## begin STORED DATA

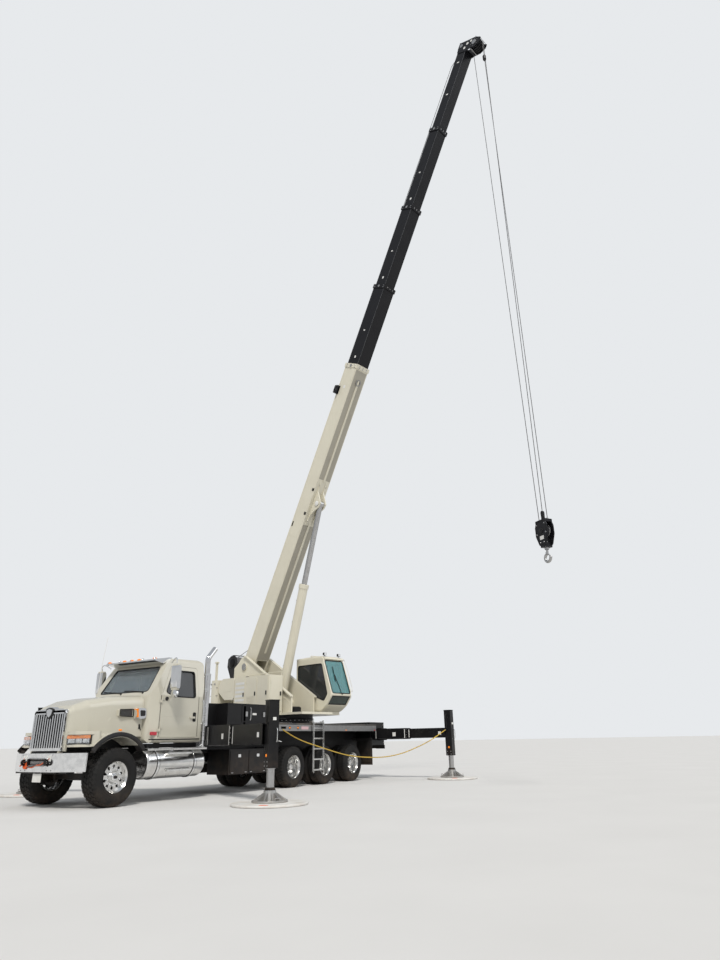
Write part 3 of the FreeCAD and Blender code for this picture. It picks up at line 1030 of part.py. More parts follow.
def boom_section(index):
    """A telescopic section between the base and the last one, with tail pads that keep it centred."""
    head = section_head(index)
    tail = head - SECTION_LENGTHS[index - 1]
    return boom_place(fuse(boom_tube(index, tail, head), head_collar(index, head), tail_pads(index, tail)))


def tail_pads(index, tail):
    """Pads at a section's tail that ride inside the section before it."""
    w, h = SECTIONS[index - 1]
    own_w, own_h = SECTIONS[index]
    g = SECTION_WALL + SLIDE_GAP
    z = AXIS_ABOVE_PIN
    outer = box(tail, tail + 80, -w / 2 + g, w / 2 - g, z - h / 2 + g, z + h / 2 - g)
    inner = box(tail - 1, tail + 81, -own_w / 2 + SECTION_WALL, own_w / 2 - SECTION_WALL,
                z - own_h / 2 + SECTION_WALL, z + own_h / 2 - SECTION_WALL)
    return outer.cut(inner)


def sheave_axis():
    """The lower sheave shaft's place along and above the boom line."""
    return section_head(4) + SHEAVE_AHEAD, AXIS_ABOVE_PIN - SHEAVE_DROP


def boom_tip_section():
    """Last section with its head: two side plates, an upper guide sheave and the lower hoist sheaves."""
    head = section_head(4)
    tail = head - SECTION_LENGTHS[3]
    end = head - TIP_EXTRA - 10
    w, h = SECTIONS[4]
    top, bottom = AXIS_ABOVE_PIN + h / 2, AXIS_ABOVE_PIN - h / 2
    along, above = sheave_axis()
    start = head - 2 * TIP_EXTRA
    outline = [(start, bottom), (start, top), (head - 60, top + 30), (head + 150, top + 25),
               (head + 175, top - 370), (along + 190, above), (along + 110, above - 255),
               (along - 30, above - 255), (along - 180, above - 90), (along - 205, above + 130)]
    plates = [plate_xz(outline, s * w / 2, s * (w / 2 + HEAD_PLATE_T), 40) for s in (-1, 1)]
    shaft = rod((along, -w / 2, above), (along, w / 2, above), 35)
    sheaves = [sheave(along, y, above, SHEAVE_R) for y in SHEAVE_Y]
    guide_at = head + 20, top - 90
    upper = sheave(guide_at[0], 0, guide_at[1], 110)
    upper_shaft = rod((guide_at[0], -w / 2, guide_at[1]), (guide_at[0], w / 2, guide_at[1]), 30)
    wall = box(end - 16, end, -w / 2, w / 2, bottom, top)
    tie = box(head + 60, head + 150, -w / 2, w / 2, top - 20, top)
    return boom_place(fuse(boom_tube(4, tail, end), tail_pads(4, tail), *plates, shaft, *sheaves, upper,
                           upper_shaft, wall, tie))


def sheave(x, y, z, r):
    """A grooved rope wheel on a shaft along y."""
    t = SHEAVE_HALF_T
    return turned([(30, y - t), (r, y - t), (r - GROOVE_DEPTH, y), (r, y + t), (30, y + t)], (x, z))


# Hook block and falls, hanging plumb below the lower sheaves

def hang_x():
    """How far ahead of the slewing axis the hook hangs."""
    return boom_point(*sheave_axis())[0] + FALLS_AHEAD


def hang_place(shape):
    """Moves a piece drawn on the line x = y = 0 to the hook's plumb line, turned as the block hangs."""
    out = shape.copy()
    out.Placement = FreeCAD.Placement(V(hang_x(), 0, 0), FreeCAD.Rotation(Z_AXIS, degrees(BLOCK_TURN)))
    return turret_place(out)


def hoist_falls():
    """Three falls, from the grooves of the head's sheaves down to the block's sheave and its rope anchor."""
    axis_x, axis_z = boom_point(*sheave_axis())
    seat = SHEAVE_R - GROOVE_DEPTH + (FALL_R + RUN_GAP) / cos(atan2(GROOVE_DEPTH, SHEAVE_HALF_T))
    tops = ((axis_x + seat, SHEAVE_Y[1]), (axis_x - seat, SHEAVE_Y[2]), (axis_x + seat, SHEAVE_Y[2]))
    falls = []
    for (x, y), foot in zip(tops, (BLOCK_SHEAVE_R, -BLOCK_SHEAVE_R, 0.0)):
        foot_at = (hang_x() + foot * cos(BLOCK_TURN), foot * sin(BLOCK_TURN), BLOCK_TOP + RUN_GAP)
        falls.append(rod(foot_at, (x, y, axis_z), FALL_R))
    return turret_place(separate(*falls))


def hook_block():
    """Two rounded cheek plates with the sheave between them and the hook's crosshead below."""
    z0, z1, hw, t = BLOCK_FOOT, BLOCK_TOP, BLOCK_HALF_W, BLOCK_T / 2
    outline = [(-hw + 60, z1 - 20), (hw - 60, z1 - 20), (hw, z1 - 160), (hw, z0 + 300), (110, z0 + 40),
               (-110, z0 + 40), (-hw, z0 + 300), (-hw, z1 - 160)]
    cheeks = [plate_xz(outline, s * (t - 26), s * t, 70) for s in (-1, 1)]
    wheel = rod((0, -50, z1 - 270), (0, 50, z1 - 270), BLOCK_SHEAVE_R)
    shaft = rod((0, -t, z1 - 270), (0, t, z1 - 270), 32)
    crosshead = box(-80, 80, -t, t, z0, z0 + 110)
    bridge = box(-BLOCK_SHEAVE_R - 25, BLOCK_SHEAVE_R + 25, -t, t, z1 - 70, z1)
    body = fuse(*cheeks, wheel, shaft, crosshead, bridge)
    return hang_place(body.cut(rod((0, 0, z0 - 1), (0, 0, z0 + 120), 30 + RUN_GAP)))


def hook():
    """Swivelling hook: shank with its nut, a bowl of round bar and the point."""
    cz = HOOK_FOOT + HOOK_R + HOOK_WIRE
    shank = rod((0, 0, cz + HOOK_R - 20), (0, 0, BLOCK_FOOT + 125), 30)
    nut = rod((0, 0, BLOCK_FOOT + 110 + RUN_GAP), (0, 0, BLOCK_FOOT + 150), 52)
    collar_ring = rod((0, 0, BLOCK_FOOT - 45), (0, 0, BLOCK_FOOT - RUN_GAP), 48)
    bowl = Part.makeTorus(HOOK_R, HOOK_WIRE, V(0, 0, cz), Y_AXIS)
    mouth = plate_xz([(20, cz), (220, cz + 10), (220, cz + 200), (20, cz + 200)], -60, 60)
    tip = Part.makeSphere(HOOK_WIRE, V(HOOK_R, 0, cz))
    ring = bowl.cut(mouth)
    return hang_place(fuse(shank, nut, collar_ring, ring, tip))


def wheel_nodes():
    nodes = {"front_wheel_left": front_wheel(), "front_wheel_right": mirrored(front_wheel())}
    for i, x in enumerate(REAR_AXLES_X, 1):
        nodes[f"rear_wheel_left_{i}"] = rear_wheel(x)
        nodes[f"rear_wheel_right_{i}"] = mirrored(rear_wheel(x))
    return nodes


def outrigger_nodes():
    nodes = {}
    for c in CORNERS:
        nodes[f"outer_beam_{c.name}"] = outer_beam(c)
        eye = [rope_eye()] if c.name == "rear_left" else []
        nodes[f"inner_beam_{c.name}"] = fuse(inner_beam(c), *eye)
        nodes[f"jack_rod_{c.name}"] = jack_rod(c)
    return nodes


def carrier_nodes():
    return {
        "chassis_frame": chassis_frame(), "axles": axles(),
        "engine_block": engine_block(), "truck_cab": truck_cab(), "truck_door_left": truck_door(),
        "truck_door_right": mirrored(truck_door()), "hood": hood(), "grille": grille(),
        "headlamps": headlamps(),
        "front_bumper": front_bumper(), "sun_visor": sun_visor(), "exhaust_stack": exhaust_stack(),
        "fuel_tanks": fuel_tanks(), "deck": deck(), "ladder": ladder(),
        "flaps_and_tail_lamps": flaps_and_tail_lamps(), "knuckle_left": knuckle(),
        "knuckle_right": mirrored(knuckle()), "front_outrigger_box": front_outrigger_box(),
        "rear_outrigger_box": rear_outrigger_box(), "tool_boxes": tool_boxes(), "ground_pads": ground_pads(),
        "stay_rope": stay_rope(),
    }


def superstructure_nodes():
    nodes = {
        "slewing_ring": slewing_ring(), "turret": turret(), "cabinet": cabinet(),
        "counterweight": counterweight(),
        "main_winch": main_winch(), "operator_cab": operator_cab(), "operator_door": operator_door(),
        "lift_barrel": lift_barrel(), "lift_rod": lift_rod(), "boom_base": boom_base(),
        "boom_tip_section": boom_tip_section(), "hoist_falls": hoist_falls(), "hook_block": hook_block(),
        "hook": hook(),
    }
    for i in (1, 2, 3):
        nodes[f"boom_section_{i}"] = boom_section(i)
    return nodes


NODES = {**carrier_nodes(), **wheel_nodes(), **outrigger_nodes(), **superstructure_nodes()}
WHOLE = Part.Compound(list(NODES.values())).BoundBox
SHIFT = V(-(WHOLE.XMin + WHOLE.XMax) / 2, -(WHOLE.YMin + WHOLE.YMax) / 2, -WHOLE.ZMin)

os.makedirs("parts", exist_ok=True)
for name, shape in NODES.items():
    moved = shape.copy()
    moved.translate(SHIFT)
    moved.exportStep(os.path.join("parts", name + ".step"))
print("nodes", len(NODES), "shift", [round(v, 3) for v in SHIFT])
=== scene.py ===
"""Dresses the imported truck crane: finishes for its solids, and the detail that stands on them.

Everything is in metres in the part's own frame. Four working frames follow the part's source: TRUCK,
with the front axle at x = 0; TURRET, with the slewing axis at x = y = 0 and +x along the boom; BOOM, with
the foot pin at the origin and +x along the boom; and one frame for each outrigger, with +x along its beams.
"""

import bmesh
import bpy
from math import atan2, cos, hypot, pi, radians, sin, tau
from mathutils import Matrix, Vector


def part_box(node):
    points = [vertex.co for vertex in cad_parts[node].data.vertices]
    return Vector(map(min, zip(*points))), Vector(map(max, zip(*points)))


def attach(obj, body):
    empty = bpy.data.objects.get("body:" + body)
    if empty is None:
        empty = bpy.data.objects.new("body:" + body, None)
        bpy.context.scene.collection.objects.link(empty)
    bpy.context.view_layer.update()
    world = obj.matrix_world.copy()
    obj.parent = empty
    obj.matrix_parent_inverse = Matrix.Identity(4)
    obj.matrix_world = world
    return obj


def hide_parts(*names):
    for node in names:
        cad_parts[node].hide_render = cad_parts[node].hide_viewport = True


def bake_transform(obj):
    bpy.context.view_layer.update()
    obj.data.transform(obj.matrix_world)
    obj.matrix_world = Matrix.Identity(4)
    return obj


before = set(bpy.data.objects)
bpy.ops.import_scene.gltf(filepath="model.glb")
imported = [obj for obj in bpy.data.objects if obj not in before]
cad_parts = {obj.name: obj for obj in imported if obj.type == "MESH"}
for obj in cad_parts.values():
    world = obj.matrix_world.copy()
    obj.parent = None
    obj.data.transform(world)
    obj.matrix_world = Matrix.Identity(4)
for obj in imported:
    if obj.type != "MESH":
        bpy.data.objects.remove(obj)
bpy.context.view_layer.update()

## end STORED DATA

WORK TO DO: Return only the stretch of the material above from the line holding "moved.translate(SHIFT)" through the line holding "zip(*points))), Vector(map(max, zip(*points)))", copied exactly.

EXERCISE OUTPUT:
    moved.translate(SHIFT)
    moved.exportStep(os.path.join("parts", name + ".step"))
print("nodes", len(NODES), "shift", [round(v, 3) for v in SHIFT])
=== scene.py ===
"""Dresses the imported truck crane: finishes for its solids, and the detail that stands on them.

Everything is in metres in the part's own frame. Four working frames follow the part's source: TRUCK,
with the front axle at x = 0; TURRET, with the slewing axis at x = y = 0 and +x along the boom; BOOM, with
the foot pin at the origin and +x along the boom; and one frame for each outrigger, with +x along its beams.
"""

import bmesh
import bpy
from math import atan2, cos, hypot, pi, radians, sin, tau
from mathutils import Matrix, Vector


def part_box(node):
    points = [vertex.co for vertex in cad_parts[node].data.vertices]
    return Vector(map(min, zip(*points))), Vector(map(max, zip(*points)))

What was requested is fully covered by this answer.